[begin Records provided]
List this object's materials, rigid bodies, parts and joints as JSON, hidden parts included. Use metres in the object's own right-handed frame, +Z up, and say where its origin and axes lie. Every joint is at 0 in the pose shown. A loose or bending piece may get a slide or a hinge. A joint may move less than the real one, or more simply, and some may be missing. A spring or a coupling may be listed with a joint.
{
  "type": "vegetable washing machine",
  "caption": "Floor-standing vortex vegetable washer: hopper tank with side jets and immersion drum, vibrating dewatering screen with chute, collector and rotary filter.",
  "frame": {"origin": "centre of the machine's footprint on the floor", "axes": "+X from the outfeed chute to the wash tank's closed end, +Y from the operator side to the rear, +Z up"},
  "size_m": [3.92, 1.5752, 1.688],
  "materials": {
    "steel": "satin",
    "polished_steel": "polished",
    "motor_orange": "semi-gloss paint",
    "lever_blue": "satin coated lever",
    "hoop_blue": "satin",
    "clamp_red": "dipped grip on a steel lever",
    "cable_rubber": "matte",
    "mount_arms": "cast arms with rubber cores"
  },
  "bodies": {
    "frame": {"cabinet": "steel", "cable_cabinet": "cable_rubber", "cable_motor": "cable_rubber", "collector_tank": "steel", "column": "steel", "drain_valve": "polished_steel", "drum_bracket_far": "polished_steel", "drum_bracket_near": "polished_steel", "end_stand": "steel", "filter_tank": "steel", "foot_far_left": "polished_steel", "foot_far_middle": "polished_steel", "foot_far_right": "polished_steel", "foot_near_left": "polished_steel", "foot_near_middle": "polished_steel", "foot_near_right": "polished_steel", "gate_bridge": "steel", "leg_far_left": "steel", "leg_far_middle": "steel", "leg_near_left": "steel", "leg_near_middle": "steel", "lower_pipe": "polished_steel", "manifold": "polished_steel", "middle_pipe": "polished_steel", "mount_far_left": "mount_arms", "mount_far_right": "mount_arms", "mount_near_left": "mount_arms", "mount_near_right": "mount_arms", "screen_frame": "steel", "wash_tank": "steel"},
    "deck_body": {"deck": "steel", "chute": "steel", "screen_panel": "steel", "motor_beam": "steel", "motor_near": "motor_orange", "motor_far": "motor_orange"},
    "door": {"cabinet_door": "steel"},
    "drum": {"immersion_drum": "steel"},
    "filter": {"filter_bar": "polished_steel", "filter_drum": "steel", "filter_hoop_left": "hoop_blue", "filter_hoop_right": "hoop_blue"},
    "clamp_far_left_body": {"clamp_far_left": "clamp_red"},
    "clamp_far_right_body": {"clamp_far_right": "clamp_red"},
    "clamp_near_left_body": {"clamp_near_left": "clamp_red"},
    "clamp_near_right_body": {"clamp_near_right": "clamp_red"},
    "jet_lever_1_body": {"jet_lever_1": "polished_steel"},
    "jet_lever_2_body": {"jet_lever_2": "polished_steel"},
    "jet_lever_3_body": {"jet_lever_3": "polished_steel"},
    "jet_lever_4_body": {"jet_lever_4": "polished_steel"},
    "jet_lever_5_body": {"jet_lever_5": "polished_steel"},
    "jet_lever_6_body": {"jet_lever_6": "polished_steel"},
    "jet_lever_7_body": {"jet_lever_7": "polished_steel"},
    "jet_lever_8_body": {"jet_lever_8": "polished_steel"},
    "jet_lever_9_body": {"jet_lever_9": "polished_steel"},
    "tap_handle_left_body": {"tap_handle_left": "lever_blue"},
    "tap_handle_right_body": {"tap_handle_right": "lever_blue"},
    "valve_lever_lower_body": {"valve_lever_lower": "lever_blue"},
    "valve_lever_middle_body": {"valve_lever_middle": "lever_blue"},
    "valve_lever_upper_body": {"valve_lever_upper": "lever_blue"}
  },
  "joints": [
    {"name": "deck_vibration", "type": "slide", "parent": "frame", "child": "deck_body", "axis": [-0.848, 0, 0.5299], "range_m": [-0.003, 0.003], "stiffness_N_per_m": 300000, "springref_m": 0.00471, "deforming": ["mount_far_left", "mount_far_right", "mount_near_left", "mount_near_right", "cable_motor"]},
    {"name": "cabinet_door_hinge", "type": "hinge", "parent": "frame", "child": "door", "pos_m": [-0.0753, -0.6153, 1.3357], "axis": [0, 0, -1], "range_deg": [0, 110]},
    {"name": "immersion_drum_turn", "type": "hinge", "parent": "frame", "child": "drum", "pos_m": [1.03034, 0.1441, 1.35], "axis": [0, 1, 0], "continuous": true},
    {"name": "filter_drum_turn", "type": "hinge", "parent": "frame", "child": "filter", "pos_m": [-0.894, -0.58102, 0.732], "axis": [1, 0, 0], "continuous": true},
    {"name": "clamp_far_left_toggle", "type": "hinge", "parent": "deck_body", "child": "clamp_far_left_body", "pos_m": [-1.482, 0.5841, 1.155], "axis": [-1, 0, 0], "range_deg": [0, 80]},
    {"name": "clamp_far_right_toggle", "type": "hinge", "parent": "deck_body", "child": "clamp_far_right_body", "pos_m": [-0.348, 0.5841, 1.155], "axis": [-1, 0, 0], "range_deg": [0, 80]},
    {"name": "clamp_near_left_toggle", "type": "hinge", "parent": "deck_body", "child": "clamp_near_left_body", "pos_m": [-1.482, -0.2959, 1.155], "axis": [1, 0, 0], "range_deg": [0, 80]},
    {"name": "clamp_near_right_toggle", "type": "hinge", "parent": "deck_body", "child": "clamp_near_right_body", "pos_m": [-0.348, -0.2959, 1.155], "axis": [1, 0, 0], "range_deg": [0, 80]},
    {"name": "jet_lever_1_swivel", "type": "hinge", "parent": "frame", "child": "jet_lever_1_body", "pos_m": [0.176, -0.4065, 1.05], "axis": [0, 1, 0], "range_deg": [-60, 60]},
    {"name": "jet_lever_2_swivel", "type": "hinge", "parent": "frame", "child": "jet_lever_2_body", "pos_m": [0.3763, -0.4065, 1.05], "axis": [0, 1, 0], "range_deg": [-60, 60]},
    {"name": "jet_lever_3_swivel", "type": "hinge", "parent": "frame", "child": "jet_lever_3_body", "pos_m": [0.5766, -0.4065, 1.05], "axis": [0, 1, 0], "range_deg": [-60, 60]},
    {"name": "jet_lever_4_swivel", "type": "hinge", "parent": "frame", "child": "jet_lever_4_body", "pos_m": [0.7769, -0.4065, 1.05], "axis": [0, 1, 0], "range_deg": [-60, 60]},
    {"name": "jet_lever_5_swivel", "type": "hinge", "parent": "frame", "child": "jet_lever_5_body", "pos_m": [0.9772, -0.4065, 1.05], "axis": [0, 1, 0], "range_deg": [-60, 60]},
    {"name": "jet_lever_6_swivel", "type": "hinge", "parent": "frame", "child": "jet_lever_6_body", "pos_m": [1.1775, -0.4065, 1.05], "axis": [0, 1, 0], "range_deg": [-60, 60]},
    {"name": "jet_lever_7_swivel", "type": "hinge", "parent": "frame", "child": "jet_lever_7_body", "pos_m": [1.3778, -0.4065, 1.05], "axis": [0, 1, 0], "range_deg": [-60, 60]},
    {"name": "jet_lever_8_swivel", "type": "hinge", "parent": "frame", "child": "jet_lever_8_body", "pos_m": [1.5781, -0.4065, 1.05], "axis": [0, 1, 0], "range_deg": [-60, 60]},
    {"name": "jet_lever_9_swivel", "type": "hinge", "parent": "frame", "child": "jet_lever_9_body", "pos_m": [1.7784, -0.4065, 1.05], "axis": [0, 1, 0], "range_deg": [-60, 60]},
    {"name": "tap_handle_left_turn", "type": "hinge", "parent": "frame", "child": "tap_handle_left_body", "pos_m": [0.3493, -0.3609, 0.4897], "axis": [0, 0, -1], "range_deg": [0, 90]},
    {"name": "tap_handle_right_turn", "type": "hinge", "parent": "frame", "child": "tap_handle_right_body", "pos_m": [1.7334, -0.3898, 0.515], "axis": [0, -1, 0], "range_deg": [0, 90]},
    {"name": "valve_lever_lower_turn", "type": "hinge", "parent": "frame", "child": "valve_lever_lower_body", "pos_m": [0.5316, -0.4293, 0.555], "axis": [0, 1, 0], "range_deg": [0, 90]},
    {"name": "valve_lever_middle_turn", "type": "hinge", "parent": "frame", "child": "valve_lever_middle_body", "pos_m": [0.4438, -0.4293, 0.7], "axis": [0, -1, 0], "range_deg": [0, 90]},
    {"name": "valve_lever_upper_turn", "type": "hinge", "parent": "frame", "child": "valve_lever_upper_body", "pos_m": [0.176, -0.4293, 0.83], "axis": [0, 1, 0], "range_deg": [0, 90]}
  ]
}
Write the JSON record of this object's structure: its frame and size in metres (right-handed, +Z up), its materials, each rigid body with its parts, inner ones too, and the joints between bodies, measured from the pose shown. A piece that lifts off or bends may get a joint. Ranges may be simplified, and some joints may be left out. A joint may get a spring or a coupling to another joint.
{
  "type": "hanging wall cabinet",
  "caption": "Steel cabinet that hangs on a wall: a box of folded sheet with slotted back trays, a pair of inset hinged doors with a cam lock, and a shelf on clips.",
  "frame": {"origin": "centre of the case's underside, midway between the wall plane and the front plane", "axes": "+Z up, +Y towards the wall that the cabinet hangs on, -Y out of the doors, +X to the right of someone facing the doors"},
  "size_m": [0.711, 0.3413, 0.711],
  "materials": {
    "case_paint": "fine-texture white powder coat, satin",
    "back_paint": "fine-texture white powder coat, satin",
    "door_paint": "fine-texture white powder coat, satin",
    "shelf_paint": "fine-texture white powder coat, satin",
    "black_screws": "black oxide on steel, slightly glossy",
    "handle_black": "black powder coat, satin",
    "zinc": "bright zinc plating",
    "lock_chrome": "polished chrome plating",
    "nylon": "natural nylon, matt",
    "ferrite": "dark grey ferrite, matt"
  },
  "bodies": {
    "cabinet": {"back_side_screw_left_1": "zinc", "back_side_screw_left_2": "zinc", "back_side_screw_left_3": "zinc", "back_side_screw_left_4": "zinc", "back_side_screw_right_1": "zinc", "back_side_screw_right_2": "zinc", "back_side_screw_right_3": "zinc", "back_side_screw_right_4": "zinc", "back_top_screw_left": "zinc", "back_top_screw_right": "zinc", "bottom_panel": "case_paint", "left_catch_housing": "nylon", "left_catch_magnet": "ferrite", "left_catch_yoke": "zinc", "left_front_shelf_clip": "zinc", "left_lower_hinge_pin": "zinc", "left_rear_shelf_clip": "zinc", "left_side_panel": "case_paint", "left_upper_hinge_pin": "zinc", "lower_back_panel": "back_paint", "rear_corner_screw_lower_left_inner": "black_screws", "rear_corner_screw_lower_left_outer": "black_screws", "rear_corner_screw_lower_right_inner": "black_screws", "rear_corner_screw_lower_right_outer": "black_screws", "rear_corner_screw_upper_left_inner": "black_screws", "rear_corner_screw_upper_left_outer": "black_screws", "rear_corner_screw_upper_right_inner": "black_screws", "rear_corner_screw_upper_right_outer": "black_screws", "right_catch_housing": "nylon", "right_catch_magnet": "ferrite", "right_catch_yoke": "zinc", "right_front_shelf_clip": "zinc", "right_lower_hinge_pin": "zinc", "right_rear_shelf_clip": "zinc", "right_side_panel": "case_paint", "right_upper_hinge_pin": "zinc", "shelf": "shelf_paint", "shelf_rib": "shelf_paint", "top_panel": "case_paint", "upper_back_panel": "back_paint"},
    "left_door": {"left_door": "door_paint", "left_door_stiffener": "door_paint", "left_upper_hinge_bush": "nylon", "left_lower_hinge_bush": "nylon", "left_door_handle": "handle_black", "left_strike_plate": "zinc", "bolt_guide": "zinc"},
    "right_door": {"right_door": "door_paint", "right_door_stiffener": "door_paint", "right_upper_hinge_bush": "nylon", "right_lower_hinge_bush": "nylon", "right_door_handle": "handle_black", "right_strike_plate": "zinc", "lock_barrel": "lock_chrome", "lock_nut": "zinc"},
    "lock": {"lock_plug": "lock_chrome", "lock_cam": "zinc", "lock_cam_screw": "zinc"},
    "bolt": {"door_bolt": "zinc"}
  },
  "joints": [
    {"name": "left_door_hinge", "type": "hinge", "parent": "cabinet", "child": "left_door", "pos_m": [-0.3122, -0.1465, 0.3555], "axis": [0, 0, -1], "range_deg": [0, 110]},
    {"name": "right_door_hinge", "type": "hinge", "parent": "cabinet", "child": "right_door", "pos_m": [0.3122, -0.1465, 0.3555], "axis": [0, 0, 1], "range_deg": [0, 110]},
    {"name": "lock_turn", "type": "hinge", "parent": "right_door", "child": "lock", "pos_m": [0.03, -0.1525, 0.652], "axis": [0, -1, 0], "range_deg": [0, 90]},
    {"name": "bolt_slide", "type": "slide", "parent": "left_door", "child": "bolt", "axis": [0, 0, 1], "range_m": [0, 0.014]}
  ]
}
[end Records provided]
▶ Task description
Copy each line of the listing that holds the word "this".

▶ The completed task
List this object's materials, rigid bodies, parts and joints as JSON, hidden parts included. Use metres in the object's own right-handed frame, +Z up, and say where its origin and axes lie. Every joint is at 0 in the pose shown. A loose or bending piece may get a slide or a hinge. A joint may move less than the real one, or more simply, and some may be missing. A spring or a coupling may be listed with a joint.
Write the JSON record of this object's structure: its frame and size in metres (right-handed, +Z up), its materials, each rigid body with its parts, inner ones too, and the joints between bodies, measured from the pose shown. A piece that lifts off or bends may get a joint. Ranges may be simplified, and some joints may be left out. A joint may get a spring or a coupling to another joint.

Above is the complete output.